Всякие предположения по этому поводу совершенно лишни, так как все дело объясняется удовлетворительно и без них: с тех пор, как народ сделал все дело, Манин не имел возможности поступить иначе.
Не заходя слишком далеко в историю, – со времени братьев Бандьера, Венеция привыкла много слышать, а потом и сама говорить о единстве Италии, конечно, не понимая хорошенько самой сущности дела. Затем, благодаря новому сближению цивилизованного класса народонаселения с чернью и посредству выгнанных из Падуи студентов, идея итальянской национальности стала иметь смысл и для них. Крик: «да здравствует Италия!» неоднократно раздавался на площадях во время демонстраций; сочетание цветов зеленого, белого и красного (итальянское знамя) встречалось с восторгом.

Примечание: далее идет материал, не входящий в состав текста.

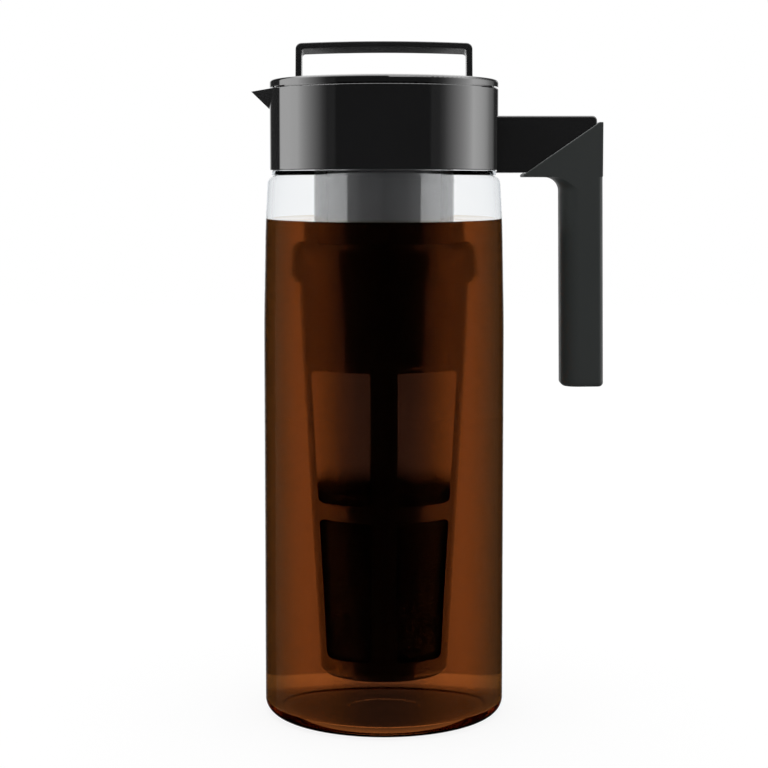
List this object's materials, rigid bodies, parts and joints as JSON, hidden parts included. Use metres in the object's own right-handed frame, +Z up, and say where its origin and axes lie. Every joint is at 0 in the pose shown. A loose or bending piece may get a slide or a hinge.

Народ хотел единства Италии; интересно только знать, в какой форме? Симпатизировать пьемонтскому правительству он не мог, точно так же, как и ни одному из существовавших тогда в Италии правительств. Да наконец, венецианцы просто не хотели отказаться от своего крылатого льва, он им стал слишком дорог: во время сурового владычества наполеоновской республики и затем тяжелого австрийского деспотизма они успели забыть последние века правления Великого Совета, а воспоминания счастливых времен все живее воскресали в их памяти.
В жизни народа вообще суеверия, в особенности связанные с приятными воспоминаниями прошедшего, имеют несравненно большее значение, нежели это думают; в Венеции больше чем где-либо. Тамошние герои 48-го года вовсе непохожи на суровых римских республиканцев, на приверженцев Мадзини, смотрящих на политический переворот, как на религиозное дело, жаждущих высоких добродетелей. До добродетелей венецианцам мало дела: они хотят только хорошо и весело прожить свой век.
Отвыкши с давних пор от политической жизни, они не требовали для себя никакого участия в общественных делах, они даже того только и добивались, чтобы свалить на чьи-нибудь плечи всю эту докучную обузу, а самим остаться в стороне, строго разбирать действия новых администраторов, смеяться над ними вдоволь – одним словом, поставить их на положение актеров, а себя на положение публики; но понятно, чтобы эти актеры не позволяли себе с ними никаких излишних вольностей. Все эти выгоды когда-то соединяло в себе правительство св. Марка, и им для полного спокойствия необходимо было, чтобы и новое носило ту же форму; а что оно будет в сущности – об этом они не много заботились.
Мании, как природный венецианец, не мог не знать этого существенного направления своих соотечественников; не мог не понимать и того, что 22-го марта именно чернь господствовала и что, следовательно, законность в том смысле, в каком понимал ее он, была в опасности. Рассчитывая на то, что торопясь насладиться всеми прелестями освобождения, они не будут особенно требовательны в этот первый день, и что кроме того несравненно безопаснее дать им carte-blanche и не противоречить им ни в чем в этот первый день, чем рисковать оставить им власть на бесконечное время – он решился исполнить или даже предупредить все их желания. Нечего и говорить о том, что в его положении не только колебаться, но даже неосторожным намеком выказать, что его стремления не вовсе сходны с народными – значило бы убить в зародыше его слишком молодую и, так сказать, слепорожденную популярность.